# THE TASK
From the listing below, copy only the lines running from the line that contains "solid = bpy.data.objects.new(name, mesh)" to the line that contains "obj.matrix_parent_inverse = Matrix.Identity(4)", both included.

(begin)

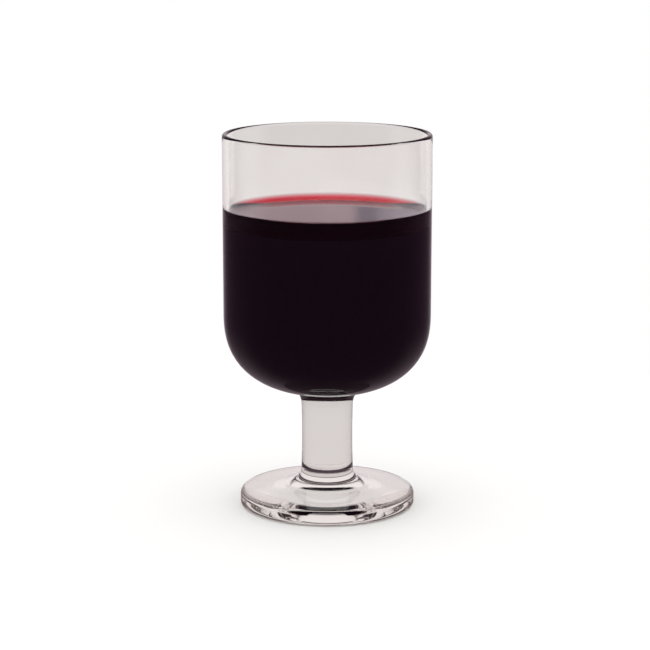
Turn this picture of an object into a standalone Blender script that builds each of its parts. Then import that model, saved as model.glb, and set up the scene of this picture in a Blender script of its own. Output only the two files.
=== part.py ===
"""A short-stemmed glass goblet, three quarters full of red wine.

The glass is one turned solid: foot, stem and bowl. The wine is a second solid that stands in the bowl.
Metres, +Z up. The origin is the middle of the foot's underside.
"""

import math

import bmesh
import bpy
from mathutils import Vector

# Driving dimensions
HEIGHT = 0.1360
BOWL_RADIUS = 0.0375
WALL = 0.0020
FOOT_RADIUS = 0.0318
STEM_RADIUS = 0.0092
LIQUID_TOP = 0.1096

# Foot: a thick disc with soft corners and a sloping top, hollow underneath inside the ring that it rests on
FOOT_EDGE = 0.0056
FOOT_TOP_CORNER = 0.0020
FOOT_BOTTOM_CORNER = 0.0011
FOOT_RISE = 0.0022
HOLLOW_RADIUS = 0.0265
HOLLOW_DEPTH = 0.0024

# Stem: narrowest at the waist, a little thicker at both ends, with a flare on the foot and one under the bowl
STEM_WAIST = 0.0256
STEM_END_SWELL = 0.0002
FOOT_FLARE_OUT = 0.0065
FOOT_FLARE_UP = 0.0058
FOOT_FLARE_POWER = 2.2
BOWL_FLARE_OUT = 0.0033
BOWL_FLARE_UP = 0.00505
BOWL_FLARE_POWER = 1.7
BOWL_FLARE_TOP = 0.04265

# Bowl: an upright wall on a rounded bottom, which is a superellipse inside and out
BOWL_BOTTOM = 0.0418
BOWL_STRAIGHT_FROM = 0.0713
BOWL_POWER = 2.47
BASE_THICKNESS = 0.0040

# Wine: it climbs the wall as a meniscus, and the clearance keeps its mesh apart from the glass
CAPILLARY_LENGTH = 0.0023
MENISCUS_RISE = 0.0024
MENISCUS_FADE = 0.00002
CLEARANCE = 0.0003

# Fineness of the turned meshes
SIDES = 64
CORNER_STEPS = 6
HOLLOW_STEPS = 6
FLARE_STEPS = 8
STEM_STEPS = 6
BOWL_STEPS = 13
MENISCUS_STEPS = 6
MERGE_DISTANCE = 1e-7
SHARP_ANGLE = 40.0


def clear_scene():
    for old in list(bpy.data.objects):
        bpy.data.objects.remove(old, do_unlink=True)


def clear_material(name, colour, roughness, ior, transmission):
    """A Principled material; both parts are dielectrics, so metallic stays 0."""
    material = bpy.data.materials.new(name)
    material.use_nodes = True
    shader = material.node_tree.nodes["Principled BSDF"]
    shader.inputs["Base Color"].default_value = (*colour, 1.0)
    shader.inputs["Metallic"].default_value = 0.0
    shader.inputs["Roughness"].default_value = roughness
    shader.inputs["IOR"].default_value = ior
    shader.inputs["Transmission Weight"].default_value = transmission
    return material


def arc(centre, radius, start, end):
    """Points (r, z) on a round corner, from start to end in degrees."""
    turn = [math.radians(start + (end - start) * i / CORNER_STEPS) for i in range(CORNER_STEPS + 1)]
    return [(centre[0] + radius * math.cos(t), centre[1] + radius * math.sin(t)) for t in turn]


def quarter(power, steps):
    """Points of a quarter of the superellipse x^n + y^n = 1, from (0, 1) to (1, 0)."""
    turn = [0.5 * math.pi * i / steps for i in range(steps + 1)]
    return [(math.sin(t) ** (2.0 / power), max(0.0, math.cos(t)) ** (2.0 / power)) for t in turn]


def rounded_bottom(radius, bottom):
    """Points (r, z) of the bowl's bottom, from the axis up to where the wall stands upright."""
    depth = BOWL_STRAIGHT_FROM - bottom
    return [(radius * x, BOWL_STRAIGHT_FROM - depth * y) for x, y in quarter(BOWL_POWER, BOWL_STEPS)]


def foot_profile(flare_centre):
    """Hollow underside and edge of the foot, from the axis outwards to its sloping top."""
    share = [i / HOLLOW_STEPS for i in range(HOLLOW_STEPS + 1)]
    hollow = [(HOLLOW_RADIUS * s, 0.5 * HOLLOW_DEPTH * (1.0 + math.cos(math.pi * s))) for s in share]
    bottom_centre = (FOOT_RADIUS - FOOT_BOTTOM_CORNER, FOOT_BOTTOM_CORNER)
    top_centre = (FOOT_RADIUS - FOOT_TOP_CORNER, FOOT_EDGE - FOOT_TOP_CORNER)
    lean = math.degrees(math.atan2(FOOT_RISE, top_centre[0] - flare_centre[0]))
    edge = arc(bottom_centre, FOOT_BOTTOM_CORNER, -90.0, 0.0)
    edge += arc(top_centre, FOOT_TOP_CORNER, 0.0, 90.0 - lean)
    return hollow + edge


def stem_profile(low, high):
    """Flare on the foot, waisted stem and the flare under the bowl; low and high are the flares' centres."""
    foot_flare = quarter(FOOT_FLARE_POWER, FLARE_STEPS)
    points = [(low[0] - FOOT_FLARE_OUT * x, low[1] - FOOT_FLARE_UP * y) for x, y in foot_flare]
    for i in range(1, STEM_STEPS):
        z = low[1] + (high[1] - low[1]) * i / STEM_STEPS
        end = low[1] if z < STEM_WAIST else high[1]
        points.append((STEM_RADIUS + STEM_END_SWELL * ((z - STEM_WAIST) / (end - STEM_WAIST)) ** 2, z))
    bowl_flare = quarter(BOWL_FLARE_POWER, FLARE_STEPS)[::-1]
    return points + [(high[0] - BOWL_FLARE_OUT * x, high[1] + BOWL_FLARE_UP * y) for x, y in bowl_flare]


def bowl_outside(start_radius):
    """Outer surface from the flare over the stem up to where the wall stands upright."""
    return [(r, z) for r, z in rounded_bottom(BOWL_RADIUS, BOWL_BOTTOM) if r > start_radius]


def lip():
    """Fire-polished rim, a half circle across the wall."""
    half = WALL / 2.0
    return arc((BOWL_RADIUS - half, HEIGHT - half), half, 0.0, 180.0)


def bowl_inside(clearance=0.0):
    """Inner surface from the axis up to where the wall stands upright."""
    return rounded_bottom(BOWL_RADIUS - WALL - clearance, BOWL_BOTTOM + BASE_THICKNESS + clearance)


def meniscus(radius):
    """Points (r, z) of the wine's surface, from the wall in to the axis.

    A liquid that wets an upright wall stands at height h over its level at the distance
    x = L (acosh(2 L / h) - sqrt(4 - (h / L)^2)), less the same expression at the wall.
    """

    def reach(height):
        share = height / CAPILLARY_LENGTH
        return CAPILLARY_LENGTH * (math.acosh(2.0 / share) - math.sqrt(4.0 - share**2))

    level = LIQUID_TOP - MENISCUS_RISE
    points = []
    for i in range(MENISCUS_STEPS + 1):
        height = MENISCUS_RISE * (MENISCUS_FADE / MENISCUS_RISE) ** (i / MENISCUS_STEPS)
        points.append((radius - reach(height) + reach(MENISCUS_RISE), level + height))
    return points + [(0.0, level)]


def turned(name, profile, material):
    """Turns a profile of (r, z) points, which starts and ends on the axis, into a closed solid."""
    mesh = bpy.data.meshes.new(name)
    form = bmesh.new()
    ring = [form.verts.new((r, 0.0, z)) for r, z in profile]
    edges = [form.edges.new(pair) for pair in zip(ring, ring[1:])]
    bmesh.ops.spin(
        form,
        geom=ring + edges,
        cent=Vector(),
        axis=Vector((0.0, 0.0, 1.0)),
        angle=math.tau,
        steps=SIDES,
        use_merge=True,
    )
    bmesh.ops.remove_doubles(form, verts=form.verts, dist=MERGE_DISTANCE)
    bmesh.ops.recalc_face_normals(form, faces=form.faces)
    form.to_mesh(mesh)
    form.free()
    mesh.materials.append(material)
    mesh.shade_smooth()
    mesh.set_sharp_from_angle(angle=math.radians(SHARP_ANGLE))
    solid = bpy.data.objects.new(name, mesh)
    bpy.context.scene.collection.objects.link(solid)
    return solid


def make_glass():
    clear_glass = clear_material("soda_lime_glass", (0.93, 0.92, 0.91), 0.0, 1.52, 1.0)
    inside = bowl_inside()[::-1]
    end_radius = STEM_RADIUS + STEM_END_SWELL
    low = (end_radius + FOOT_FLARE_OUT, FOOT_EDGE + FOOT_RISE + FOOT_FLARE_UP)
    high = (end_radius + BOWL_FLARE_OUT, BOWL_FLARE_TOP - BOWL_FLARE_UP)
    profile = foot_profile(low) + stem_profile(low, high) + bowl_outside(high[0]) + lip() + inside
    return turned("glass", profile, clear_glass)


def make_wine():
    red_wine = clear_material("red_wine", (0.045, 0.004, 0.012), 0.02, 1.34, 0.0)
    sides = bowl_inside(CLEARANCE)
    return turned("wine", sides + meniscus(sides[-1][0]), red_wine)


def main():
    clear_scene()
    glass = make_glass()
    wine = make_wine()
    wine.parent = glass


main()
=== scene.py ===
import math

import bpy
import numpy as np
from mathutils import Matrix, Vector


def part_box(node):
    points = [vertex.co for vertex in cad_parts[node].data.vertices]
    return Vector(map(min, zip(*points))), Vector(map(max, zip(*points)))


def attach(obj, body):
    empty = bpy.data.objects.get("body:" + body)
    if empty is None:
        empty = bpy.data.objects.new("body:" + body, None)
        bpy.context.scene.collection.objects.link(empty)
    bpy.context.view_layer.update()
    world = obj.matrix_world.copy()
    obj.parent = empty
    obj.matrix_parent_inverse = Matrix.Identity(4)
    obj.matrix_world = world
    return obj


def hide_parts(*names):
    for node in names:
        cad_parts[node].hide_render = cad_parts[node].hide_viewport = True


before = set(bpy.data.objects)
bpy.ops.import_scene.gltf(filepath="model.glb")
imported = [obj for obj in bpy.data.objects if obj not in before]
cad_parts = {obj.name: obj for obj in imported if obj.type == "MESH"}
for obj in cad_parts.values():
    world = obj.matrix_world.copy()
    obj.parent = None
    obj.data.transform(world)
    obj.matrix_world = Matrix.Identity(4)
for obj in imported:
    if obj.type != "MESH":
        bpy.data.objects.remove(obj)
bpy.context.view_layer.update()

# A short-stemmed goblet of red wine on a white studio table.
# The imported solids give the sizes: the goblet's height and width, and how high the wine stands.
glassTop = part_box("glass")[1]
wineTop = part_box("wine")[1]
mm = 0.001


def linearColour(hexColour):
    # sRGB hex to linear light: each channel over 12.92 when very dark, else ((c + 0.055) / 1.055) ^ 2.4
    channels = np.array([int(hexColour[i:i + 2], 16) for i in (1, 3, 5)]) / 255
    light = np.where(channels <= 0.04045, channels / 12.92, ((channels + 0.055) / 1.055) ** 2.4)
    return (*light.tolist(), 1.0)


def addNode(tree, kind, inputs=None, **settings):
    # A new node with its settings; each input is a plain value or the output socket that feeds it
    node = tree.nodes.new(kind)
    for name, value in settings.items():
        setattr(node, name, value)
    for name, value in (inputs or {}).items():
        if isinstance(value, bpy.types.NodeSocket):
            tree.links.new(value, node.inputs[name])
        else:
            node.inputs[name].default_value = value
    return node


def newMaterial(name):
    material = bpy.data.materials.new(name)
    material.use_nodes = True
    tree = material.node_tree
    tree.nodes.clear()
    return material, tree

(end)

# FINAL RESULT
    solid = bpy.data.objects.new(name, mesh)
    bpy.context.scene.collection.objects.link(solid)
    return solid


def make_glass():
    clear_glass = clear_material("soda_lime_glass", (0.93, 0.92, 0.91), 0.0, 1.52, 1.0)
    inside = bowl_inside()[::-1]
    end_radius = STEM_RADIUS + STEM_END_SWELL
    low = (end_radius + FOOT_FLARE_OUT, FOOT_EDGE + FOOT_RISE + FOOT_FLARE_UP)
    high = (end_radius + BOWL_FLARE_OUT, BOWL_FLARE_TOP - BOWL_FLARE_UP)
    profile = foot_profile(low) + stem_profile(low, high) + bowl_outside(high[0]) + lip() + inside
    return turned("glass", profile, clear_glass)


def make_wine():
    red_wine = clear_material("red_wine", (0.045, 0.004, 0.012), 0.02, 1.34, 0.0)
    sides = bowl_inside(CLEARANCE)
    return turned("wine", sides + meniscus(sides[-1][0]), red_wine)


def main():
    clear_scene()
    glass = make_glass()
    wine = make_wine()
    wine.parent = glass


main()
=== scene.py ===
import math

import bpy
import numpy as np
from mathutils import Matrix, Vector


def part_box(node):
    points = [vertex.co for vertex in cad_parts[node].data.vertices]
    return Vector(map(min, zip(*points))), Vector(map(max, zip(*points)))


def attach(obj, body):
    empty = bpy.data.objects.get("body:" + body)
    if empty is None:
        empty = bpy.data.objects.new("body:" + body, None)
        bpy.context.scene.collection.objects.link(empty)
    bpy.context.view_layer.update()
    world = obj.matrix_world.copy()
    obj.parent = empty
    obj.matrix_parent_inverse = Matrix.Identity(4)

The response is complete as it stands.